A resource I ended up using to learn about LZSS was an entry on a rather inactive PC game file format wiki called XeNTaX. I recommend reading that if you want some more details.
LZSS keeps a buffer where all the plaintext is written during decompression. Since とうとう is represented once as plaintext and once as a pointer to the same plaintext, the buffer would still contain とうとう. Pointers in LZSS work by pointing to a particular location in this buffer, and specifying a number of bytes to copy. To distinguish between pointers and literals, there’s a one-byte flag, which declares the next eight things as literals (1) or pointers (0). That’s why there were so many
FF (1111 1111)s before – they announced the eight literal bytes to follow.
EF flag has the bits (1110 1111), and that segment had four literals (the bytes for とう), then some stuff we don’t know. So, the bits should be read from right to left – the flag signifies 4 literals, a pointer, and 3 more literals.
LZSS pointers are two bytes long, so the pointer that points to that とう is
e5 61. Is there anything in those two bytes that seems to mean “look 4 bytes ago, and copy 4 bytes”? Not particularly. We’re going to need more data.
With np2debug, the full decompressed file can be dumped from memory. I can compare the compressed and decompressed versions, noting where in the decompressed version a pointer appears to point, like this:
I did this for a bunch of pointers, starting at the beginning of the file:
00 00points to
12, copies 3 bytes
07 00points to
19, copies 3 bytes
34 00points to
46, copies 3 bytes
38 00points to
4a, copies 3 bytes
44 01points to
56, copies 4 bytes
4c 15points to
15e, copies 8 bytes
With that many examples, we can start to see a pattern. The first four pointers all copy 3 bytes, and have a final nybble as
0. When that nybble increases to
1, it copies 4; when it increases to
5, it copies 8. So, the length is the final nybble + 3. (Why + 3? Because a pointer itself is 2 bytes long, so it isn’t efficient to copy anything less than 3 bytes.)

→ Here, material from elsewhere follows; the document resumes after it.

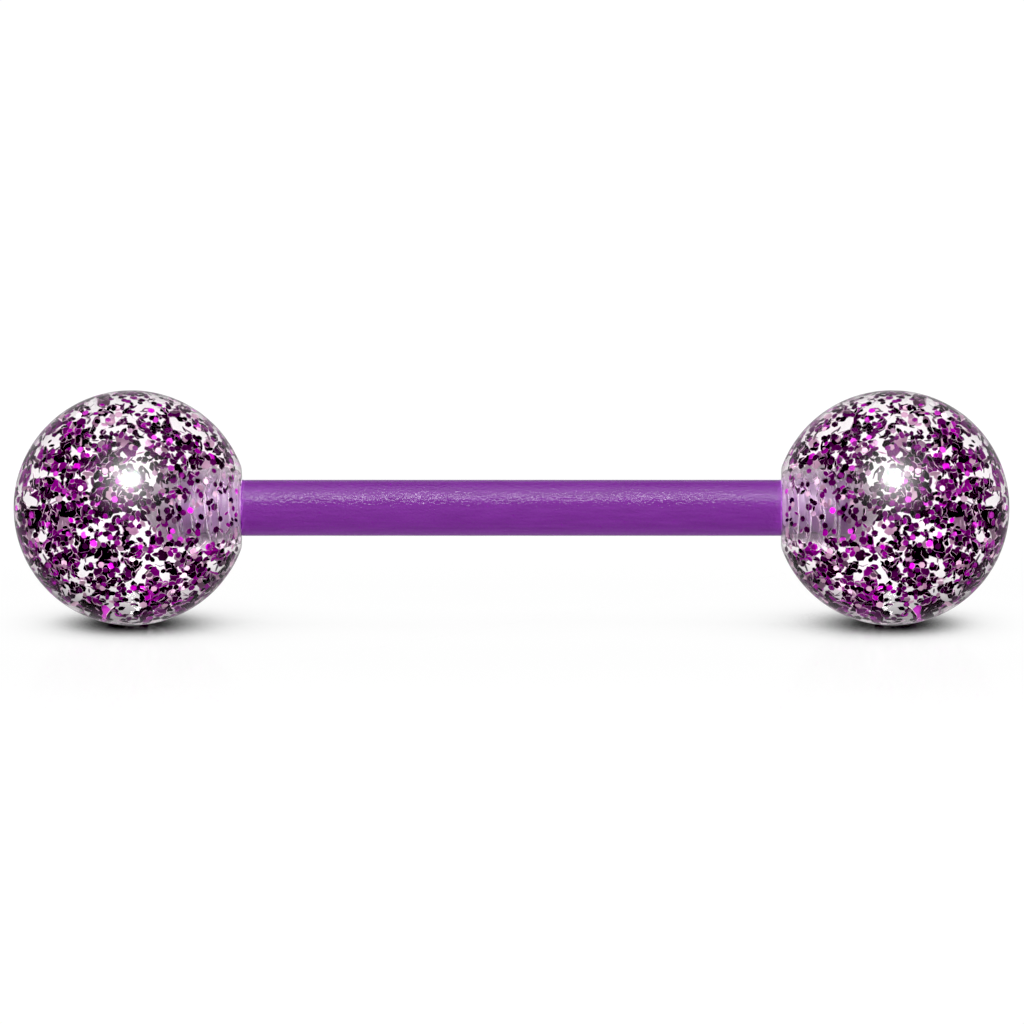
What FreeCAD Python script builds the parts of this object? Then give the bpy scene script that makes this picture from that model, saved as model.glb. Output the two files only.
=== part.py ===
"""A straight barbell, the kind worn in a piercing: a plastic shaft with a glitter-filled clear ball on each end.

Millimetres. +X runs along the shaft towards the right ball, +Z is up, and the origin is the middle of the
shaft. Each sub-part is written to parts/NODE.step.
"""

import FreeCAD, Part
import math
import os
import random

from FreeCAD import Placement, Rotation, Vector

# Driving dimensions
SHAFT_D = 1.6  # 14 gauge
GRIP_LENGTH = 15.4  # the bare shaft between the two balls
BALL_D = 6.7
SEAT_D = 2.3  # the flat on a ball where it meets the shaft
SEAT_EDGE = 0.04  # rounding where the flat meets the sphere

# Thread on the shaft ends, M1.6 x 0.35
THREAD_PITCH = 0.35
THREAD_D = 1.52  # over the crests, at the low end of the thread's tolerance
THREAD_CORE_D = 1.17
THREAD_LENGTH = 2.3
THREAD_RELIEF = 0.15  # bare core between the thread and the shoulder
THREAD_CREST = THREAD_PITCH / 8
THREAD_FLANK_DEG = 30.0
THREAD_ROOT_SINK = 0.03  # how far the ridge is set into the core, to join it
TIP_CHAMFER = 0.12

# Blind hole in a ball. Its thread is cut wide enough to clear the shaft's crests, so that the ball draws straight off.
HOLE_D = 1.55  # less than the shaft, whose shoulder closes it
HOLE_THREAD_D = 1.72
HOLE_DEPTH = 2.5
HOLE_DRILL_DEG = 118.0

# Glitter flakes: hexagons punched from film
FLAKE_FLATS = 0.2
FLAKE_THICK = 0.03
FLAKE_COUNT = 150  # in each ball
FLAKE_SEED = 14
FLAKE_CLEAR = 0.12  # from the ball's skin and from the hole
FLAKE_GAP = 0.04  # between neighbours

SHAFT_R = SHAFT_D / 2
BALL_R = BALL_D / 2
HOLE_R = HOLE_D / 2
SEAT_FROM_CENTRE = math.sqrt(BALL_R**2 - (SEAT_D / 2) ** 2)
SEAT_X = GRIP_LENGTH / 2
BALL_X = SEAT_X + SEAT_FROM_CENTRE
TIP_X = -SEAT_X - THREAD_LENGTH

X_AXIS = Vector(1, 0, 0)
Z_AXIS = Vector(0, 0, 1)
ORIGIN = Vector(0, 0, 0)


def revolved(outline):
    """The solid that an outline of (x, radius) points makes when it turns about the X axis."""
    points = [Vector(x, 0, r) for x, r in outline]
    face = Part.Face(Part.makePolygon(points + points[:1]))
    return face.revolve(ORIGIN, X_AXIS, 360)


def end_for_end(shape):
    """A copy of the left end's shape, turned round to the right end, so that its thread stays right-handed."""
    turned = shape.copy()
    turned.rotate(ORIGIN, Z_AXIS, 180)
    return turned


def thread_ridge(core_d, crest_d):
    """A helical ridge round the left end's axis, a turn longer at each end than the shaft's thread."""
    sunk_r = core_d / 2 - THREAD_ROOT_SINK
    crest_r = crest_d / 2
    crest_half = THREAD_CREST / 2
    sunk_half = crest_half + (crest_r - sunk_r) * math.tan(math.radians(THREAD_FLANK_DEG))
    corners = [
        Vector(sunk_r, 0, -sunk_half),
        Vector(crest_r, 0, -crest_half),
        Vector(crest_r, 0, crest_half),
        Vector(sunk_r, 0, sunk_half),
    ]
    helix = Part.makeHelix(THREAD_PITCH, THREAD_LENGTH + 2 * THREAD_PITCH, core_d / 2)
    sweep = Part.BRepOffsetAPI.MakePipeShell(Part.Wire(helix))
    sweep.setFrenetMode(True)
    sweep.add(Part.makePolygon(corners + corners[:1]))
    sweep.build()
    sweep.makeSolid()
    ridge = sweep.shape()
    ridge.rotate(ORIGIN, Vector(0, 1, 0), 90)
    ridge.translate(Vector(TIP_X - THREAD_PITCH, 0, 0))
    return ridge


def threaded_end():
    """The left end of the shaft: a core and its thread, trimmed at the relief and to a chamfered tip."""
    tip_r = THREAD_D / 2 - TIP_CHAMFER
    widening = THREAD_LENGTH - THREAD_RELIEF
    core = Part.makeCylinder(THREAD_CORE_D / 2, THREAD_LENGTH, Vector(TIP_X, 0, 0), X_AXIS)
    thread_space = revolved(
        [
            (TIP_X, 0),
            (TIP_X, tip_r),
            (TIP_X + widening, tip_r + widening),
            (TIP_X + widening, 0),
        ]
    )
    return core.fuse(thread_ridge(THREAD_CORE_D, THREAD_D).common(thread_space))


def make_shaft():
    """The rod between the balls, with a threaded end at each side, as one solid."""
    rod = Part.makeCylinder(SHAFT_R, GRIP_LENGTH, Vector(-SEAT_X, 0, 0), X_AXIS)
    end = threaded_end()
    return rod.fuse([end, end_for_end(end)]).removeSplitter()


def threaded_hole():
    """The space of the left ball's hole: a drilled blind hole, plain at the mouth and then threaded."""
    bottom_x = -SEAT_X - HOLE_DEPTH
    cone = HOLE_R / math.tan(math.radians(HOLE_DRILL_DEG / 2))
    drilled = revolved([(bottom_x - cone, 0), (bottom_x, HOLE_R), (-SEAT_X, HOLE_R), (-SEAT_X, 0)])
    tapped = Part.makeCylinder(HOLE_THREAD_D, THREAD_LENGTH - THREAD_RELIEF, Vector(TIP_X, 0, 0), X_AXIS)
    return drilled.fuse(thread_ridge(HOLE_D, HOLE_THREAD_D).common(tapped))


def make_left_ball():
    """A ball cut flat at its seat, with the threaded hole."""
    ball = Part.makeSphere(BALL_R, Vector(-BALL_X, 0, 0))
    keep = Part.makeBox(2 * BALL_R, 2 * BALL_R, 2 * BALL_R, Vector(-SEAT_X - 2 * BALL_R, -BALL_R, -BALL_R))
    ball = ball.common(keep)
    rim = [e for e in ball.Edges if abs(e.BoundBox.XMin + SEAT_X) < 1e-6 and e.Length > SEAT_D]
    return ball.makeFillet(SEAT_EDGE, rim).cut(threaded_hole())


def flake_fits(centre, others):
    """Whether a flake at this point, measured from the ball's centre, stays in the plastic and off the rest."""
    corner_r = FLAKE_FLATS / math.sqrt(3)
    if centre.Length > BALL_R - FLAKE_CLEAR - corner_r:
        return False
    if centre.x > SEAT_FROM_CENTRE - FLAKE_CLEAR - corner_r:
        return False
    off_axis = math.hypot(centre.y, centre.z)
    hole_end = SEAT_FROM_CENTRE - HOLE_DEPTH - HOLE_R
    if centre.x > hole_end - FLAKE_CLEAR - corner_r and off_axis < HOLE_R + FLAKE_CLEAR + corner_r:
        return False
    return all((centre - o).Length > 2 * corner_r + FLAKE_GAP for o in others)


def flake_centres():
    """Points for the flakes of one ball, from its centre, scattered evenly through the plastic."""
    draw = random.Random(FLAKE_SEED)
    found = []
    while len(found) < FLAKE_COUNT:
        centre = Vector(*(draw.uniform(-BALL_R, BALL_R) for _ in range(3)))
        if flake_fits(centre, found):
            found.append(centre)
    return found


def make_left_glitter():
    """The left ball's flakes, each a hexagonal slip of film turned at random, as one group of solids."""
    draw = random.Random(FLAKE_SEED + 1)
    corner_r = FLAKE_FLATS / math.sqrt(3)
    corners = [
        Vector(corner_r * math.cos(math.radians(60 * i)), corner_r * math.sin(math.radians(60 * i)), 0)
        for i in range(6)
    ]
    slip = Part.Face(Part.makePolygon(corners + corners[:1])).extrude(Z_AXIS * FLAKE_THICK)
    slip.translate(Z_AXIS * (-FLAKE_THICK / 2))
    flakes = []
    for centre in flake_centres():
        turn = Rotation(Vector(*(draw.gauss(0, 1) for _ in range(3))), draw.uniform(0, 180))
        flake = slip.copy()
        flake.Placement = Placement(centre + Vector(-BALL_X, 0, 0), turn)
        flakes.append(flake)
    return Part.makeCompound(flakes)


def main():
    os.makedirs("parts", exist_ok=True)
    left_ball = make_left_ball()
    left_glitter = make_left_glitter()
    parts = {
        "shaft": make_shaft(),
        "left_ball": left_ball,
        "right_ball": end_for_end(left_ball),
        "left_glitter": left_glitter,
        "right_glitter": end_for_end(left_glitter),
    }
    for node, shape in parts.items():
        good = shape.isValid() and all(s.isClosed() for s in shape.Solids)
        print(node, "solids", len(shape.Solids), "volume", round(shape.Volume, 3), "valid", good)
        shape.exportStep(f"parts/{node}.step")


main()
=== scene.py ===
"""Looks for a straight barbell: a purple plastic shaft with a clear, glitter-filled ball on each end.

Metres, in the CAD frame: +X runs along the shaft towards the right ball and +Z is up.
"""

import math
import random

import bpy
from mathutils import Matrix, Vector, noise


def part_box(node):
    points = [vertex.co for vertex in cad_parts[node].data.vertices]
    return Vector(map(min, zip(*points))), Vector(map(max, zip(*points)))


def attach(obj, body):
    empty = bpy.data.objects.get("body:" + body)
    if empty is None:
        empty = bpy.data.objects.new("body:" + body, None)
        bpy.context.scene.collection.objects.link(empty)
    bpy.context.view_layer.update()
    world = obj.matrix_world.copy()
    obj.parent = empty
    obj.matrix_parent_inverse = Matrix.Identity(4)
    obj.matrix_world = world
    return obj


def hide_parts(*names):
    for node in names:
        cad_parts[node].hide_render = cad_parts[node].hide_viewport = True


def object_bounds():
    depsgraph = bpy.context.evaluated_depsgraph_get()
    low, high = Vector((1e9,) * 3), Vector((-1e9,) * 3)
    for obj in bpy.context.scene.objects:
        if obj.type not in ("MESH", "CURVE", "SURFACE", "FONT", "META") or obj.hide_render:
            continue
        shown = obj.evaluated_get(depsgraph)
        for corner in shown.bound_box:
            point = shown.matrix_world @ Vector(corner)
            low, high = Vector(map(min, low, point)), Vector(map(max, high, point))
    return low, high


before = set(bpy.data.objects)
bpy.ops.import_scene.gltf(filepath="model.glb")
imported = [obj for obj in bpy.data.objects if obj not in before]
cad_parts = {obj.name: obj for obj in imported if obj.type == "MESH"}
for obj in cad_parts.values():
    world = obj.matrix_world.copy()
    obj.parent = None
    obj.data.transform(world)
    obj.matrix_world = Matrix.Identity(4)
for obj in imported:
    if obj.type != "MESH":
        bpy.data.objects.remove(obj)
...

As for the location, this also increases with the remaining 3 bytes of the pointer. With the lowest possible value
00 00 pointing to
12, adding 7 to the first byte to get
07 00 points to
19, which is 7 higher. This holds for all the other values. For three-digit hex numbers, the highest digit is the first nybble of the second byte:
4c 15 ->
14c. (When a number’s higher-place values are stored later in memory, that’s a characteristic of a little-endian system. It’s common in the PC-98 and all sorts of other computers and consoles.) Add
12 to that value and you get the pointed location. As for why
12? I’m not totally sure.
To sum it up: For a pointer
WX YZ, copy
Z + 3 bytes from the location
YWX + 12.
A few more quirks:
4630 bytes long, but these pointers can only point to a three-digit location,
fff at most. No worries – the buffer is circular. For example, there’s a pointer
59 02 which points to some bytes at
106b. The location part of the buffer says it points to
06b. So, once the buffer goes past the
fff limit, it begins writing from the beginning again.

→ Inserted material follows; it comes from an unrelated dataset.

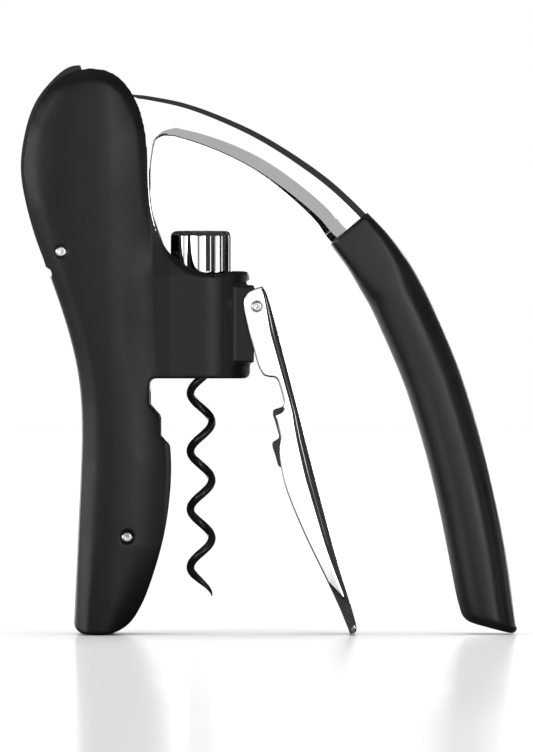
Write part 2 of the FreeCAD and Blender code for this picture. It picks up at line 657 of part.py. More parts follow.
# ---------------------------------------------------------------- all sub-parts
def main():
    os.makedirs("parts", exist_ok=True)
    save("body_casting", body_casting())
    save("body_jaw_liner", body_jaw_liner())
    save("bottle_seat_ring", bottle_seat_ring())
    save("worm_nut", worm_nut())
    save("nut_retainer", nut_retainer())
    save("rear_link_pin", plain_pin(LINK_PIVOT, HOUSING_HALF))
    save("liner_pin", plain_pin(LINER_PIN, HOUSING_HALF))
    save("rear_link", rear_link())
    save("clamp_handle", clamp_handle())
    save("clamp_jaw_liner", clamp_jaw_liner())
    save("clamp_hinge_pin", plain_pin(CLAMP_PIVOT, CLAMP_HALF + 0.2))
    save("clamp_stop_pin", clamp_stop_pin())
    save("clamp_rivet", clamp_rivet())
    save("clamp_washers", clamp_washers())
    save("clamp_spring", clamp_spring())
    save("lever_arm", lever_arm())
    save("lever_grip", lever_grip())
    save("grip_rivets", grip_rivets())
    save("lever_head_pin", cross_pin(head_pin_at(0), HEAD_PIN_R, LINK_HALF - 0.1))
    save("head_rollers", head_rollers())
    save("carriage_block", carriage_block())
    save("carriage_pivot_screws", carriage_pivot_screws())
    save("thrust_washer", thrust_washer())
    save("knob_post", knob_post())
    save("release_knob", release_knob())
    save("knob_screw", knob_screw())
    save("worm", worm())
    save("worm_ring", worm_ring())


main()
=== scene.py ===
"""Looks of the lever corkscrew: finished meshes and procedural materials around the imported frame."""
import math

import bmesh
import bpy
import numpy as np
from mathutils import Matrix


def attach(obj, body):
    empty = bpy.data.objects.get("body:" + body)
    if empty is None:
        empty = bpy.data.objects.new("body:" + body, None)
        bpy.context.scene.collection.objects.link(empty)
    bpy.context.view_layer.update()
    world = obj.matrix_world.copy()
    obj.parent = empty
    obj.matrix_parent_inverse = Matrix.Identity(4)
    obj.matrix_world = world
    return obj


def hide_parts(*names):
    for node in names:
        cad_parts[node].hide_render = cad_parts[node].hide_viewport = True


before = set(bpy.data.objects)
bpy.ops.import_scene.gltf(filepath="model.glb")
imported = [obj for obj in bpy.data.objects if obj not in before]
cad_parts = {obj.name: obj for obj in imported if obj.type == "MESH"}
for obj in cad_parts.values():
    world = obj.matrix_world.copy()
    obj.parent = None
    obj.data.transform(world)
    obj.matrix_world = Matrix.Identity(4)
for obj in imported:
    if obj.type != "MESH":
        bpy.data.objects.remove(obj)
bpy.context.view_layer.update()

MM = 0.001                       # shapes below are written in millimetres of the row frame
WORM_X = -19.2                   # axis of the worm and knob
THROUGH = 20.0                   # half length of a tool that cuts right through
LIP_SLOPE = 1.7                  # depth of a steep edge facet for its width
PIN_R = 1.5

HOUSING_HALF = 15.0              # half width of the housing at its thickest
SPINE = np.array([(-49.5, -2.0, 8.0), (-46.5, 10.0, 11.0), (-42.5, 26.0, 13.0), (-41.0, 48.0, 12.5),
                  (-42.5, 66.0, 12.5), (-46.0, 82.0, 14.0), (-49.5, 100.0, 17.0), (-51.5, 120.0, 18.5),
                  (-51.5, 138.0, 18.0), (-51.0, 150.0, 15.0)])    # middle and half width of the housing
CROWN = 2.6                      # how far the housing's side faces fall away at their rim
CROWN_POWER = 2.4                # a higher power keeps the middle flatter
COLLAR_CROWN = 0.35              # share of the crown over the collar, which is nearly flat
SIDE_LAYER = 2.7                 # depth of the layer that the doming moves
COLLAR_X = -40.0                 # where the collar starts, and the heights between which it stands
COLLAR_LOW, COLLAR_HIGH = 66.0, 112.0
REAR_LINK_PIN = (-58.1, 106.9)
LINER_PIN = (-39.7, 27.3)

LEVER_HALF = 10.0                # half width of the lever
FORK_PIVOT = (WORM_X, 96.5)
FORK_PIVOT_R = 2.05
FORK_GAP_R = 20.5                # round space between the fork's two cheeks
FORK_GAP_HALF = 8.0
ARM_CHAMFER = (5.8, 2.8)         # width of the chamfer and lip under the arm, at the grip and at the head
THIN_LIP, BROAD_LIP = 0.25, 2.0  # width of the lip alone, at the head and at the grip
GRIP_CORNER = 2.6                # rounding of the grip's end
GRIP_COUNT = 56                  # points round the grip

CLAMP_HALF = 13.0
CLAMP_INNER = 11.0
CLAMP_HINGE = (-3.6, 91.6)
CLAMP_HINGE_R = 1.72
CLAMP_SWING = 15.3               # degrees from open to closed

KNOB_R = 9.0
KNOB_LOBES = 6
KNOB_COUNT = 180                 # points round the knob
WORM_PITCH = 16.24
WORM_HELIX_R = 3.0               # radius of the wire's middle
WORM_WIRE_R = 1.13
WORM_TIP_Z, WORM_TOP_Z = 10.7, 86.0
WORM_LEFT_Z = 18.7               # a height where the wire is furthest to the left

LAMPS = ((-0.18, 0.42, 0.08, 1.2), (0.20, 0.42, 0.10, 5.5), (-1.45, -0.50, 0.26, 6.0),
         (1.02, 1.08, 0.03, 2.6))    # reflected screens: start, end, softness in radians, and level
LAMP_HEIGHTS = (-0.75, 0.20, 0.06)   # sine of the screens' lowest and highest elevation, and softness
DARKNESS = 0.045                 # level between the screens
OVERHEAD = 3.9                   # strength of the overhead light
OVERHEAD_SPREAD = 70.0           # degrees
SENSOR = 36.0                    # camera sensor, in millimetres
VIEW_HEIGHT = 0.2106             # what the picture's height spans at the object, in metres
EYE = (-0.0009, -2.5, 0.0722)    # place of the camera, in metres


# ---------------------------------------------------------------- mesh helpers
def smooth_path(points, per_span=8):
    """Points along a smooth curve through the given side-view points."""
    p = np.array(points, float)
    out = []
    for i in range(len(p) - 1):
        a, b = p[i], p[i + 1]
        before = p[i - 1] if i > 0 else 2 * a - b
        after = p[i + 2] if i + 2 < len(p) else 2 * b - a
        for t in np.arange(per_span) / per_span:
            out.append(0.5 * (2 * a + (b - before) * t + (2 * before - 5 * a + 4 * b - after) * t ** 2
                              + (3 * a - before - 3 * b + after) * t ** 3))
    out.append(p[-1])
    return np.array(out)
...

38b in this file, there’s a pointer
e2 f9. It should apparently point to
ff4 is pretty far in the future, so there’s no data there yet. What gets copied? Twelve bytes of
00. So, that tells us how the buffer is initialized – the whole buffer is
00‘s until stuff is written to it.
That’s enough to write a LZSS decoder for Rusty. Mine can be found as the decode() method here. Other games, even if they use LZSS, might have different parameters – different buffer sizes, pointer formats, location constants, etc. But the principles are the same.
Like with the .GDT encoder, writing a script to re-compress these files after edits is a lot simpler than writing one to decompress them. We can ignore all the pointer nonsense entirely and just write literals, with the
FF all-literal flag every 8 bytes. It’s really just this:
while there are still bytes:
write 8 bytes of the file
That’s it. Just because you’re writing an LZSS file doesn’t mean you actually need to make use of the compression. Since there was plenty of space in the Rusty disks, this was a temporary solution that never really needed any further work. All the edited files in our final translated version are “compressed” in this way.

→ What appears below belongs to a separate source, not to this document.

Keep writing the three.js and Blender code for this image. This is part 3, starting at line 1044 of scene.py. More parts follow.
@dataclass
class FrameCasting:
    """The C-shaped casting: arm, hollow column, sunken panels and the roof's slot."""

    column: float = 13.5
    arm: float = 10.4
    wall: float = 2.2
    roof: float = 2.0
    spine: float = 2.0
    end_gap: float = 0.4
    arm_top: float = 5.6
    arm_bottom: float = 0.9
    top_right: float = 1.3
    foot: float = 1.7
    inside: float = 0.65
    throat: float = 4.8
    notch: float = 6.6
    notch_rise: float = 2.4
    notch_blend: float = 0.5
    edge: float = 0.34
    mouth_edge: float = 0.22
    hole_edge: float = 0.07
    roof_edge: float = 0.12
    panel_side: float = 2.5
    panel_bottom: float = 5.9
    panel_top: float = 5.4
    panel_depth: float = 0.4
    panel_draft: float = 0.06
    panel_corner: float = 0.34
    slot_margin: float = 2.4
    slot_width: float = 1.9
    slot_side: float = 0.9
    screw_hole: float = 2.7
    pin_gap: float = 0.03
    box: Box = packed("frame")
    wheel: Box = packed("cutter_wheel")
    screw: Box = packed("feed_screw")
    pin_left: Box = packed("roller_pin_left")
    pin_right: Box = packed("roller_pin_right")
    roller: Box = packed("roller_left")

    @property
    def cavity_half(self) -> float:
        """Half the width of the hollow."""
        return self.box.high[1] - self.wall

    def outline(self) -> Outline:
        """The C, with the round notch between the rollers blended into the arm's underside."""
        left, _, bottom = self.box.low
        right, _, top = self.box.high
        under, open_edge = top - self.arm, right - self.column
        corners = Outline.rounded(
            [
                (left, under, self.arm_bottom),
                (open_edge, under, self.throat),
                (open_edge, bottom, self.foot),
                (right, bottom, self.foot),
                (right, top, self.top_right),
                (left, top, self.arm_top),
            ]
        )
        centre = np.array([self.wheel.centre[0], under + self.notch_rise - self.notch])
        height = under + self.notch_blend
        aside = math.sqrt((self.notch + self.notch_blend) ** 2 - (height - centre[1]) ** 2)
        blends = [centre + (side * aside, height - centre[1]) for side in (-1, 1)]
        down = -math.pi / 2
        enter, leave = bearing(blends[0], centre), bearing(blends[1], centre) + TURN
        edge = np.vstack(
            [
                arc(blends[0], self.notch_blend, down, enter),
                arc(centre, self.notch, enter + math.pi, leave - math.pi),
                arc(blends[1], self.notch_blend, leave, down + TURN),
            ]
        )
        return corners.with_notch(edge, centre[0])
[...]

Thanks for reading! Next time we’ll modify the game’s code to allow English text to display in the pre-boss cut scenes.
Did VISUAL.COM contain more than just text? It seems foolish to me to use compression for such small amounts of text.
The compressed VISUAL.COM was 4630 bytes, but how much was it uncompressed? What sort of compression ratio are we talking here?
VISUAL.COM is like 1/4 text and 3/4 code. But the same compression is also applied to pretty much every other file in the game, including stuff like images.
Compressed, VISUAL.COM is 10,367 bytes (0x298d), and decompressed it’s 17,381 bytes (0x463d). So the file is about 58% of its original size after compression. Seems pretty good to me. The rate is roughly the same for a few images (.MAGs) I checked.
A Japanese person known as UME-3 did a CLI tool for extract LZ-compressed files for C-Lab games. The purpose of the tool is to decompress the music files to make a package for a sound hardware emulator called hoot, but it can be used for all LZ-compressed files. And it includes source.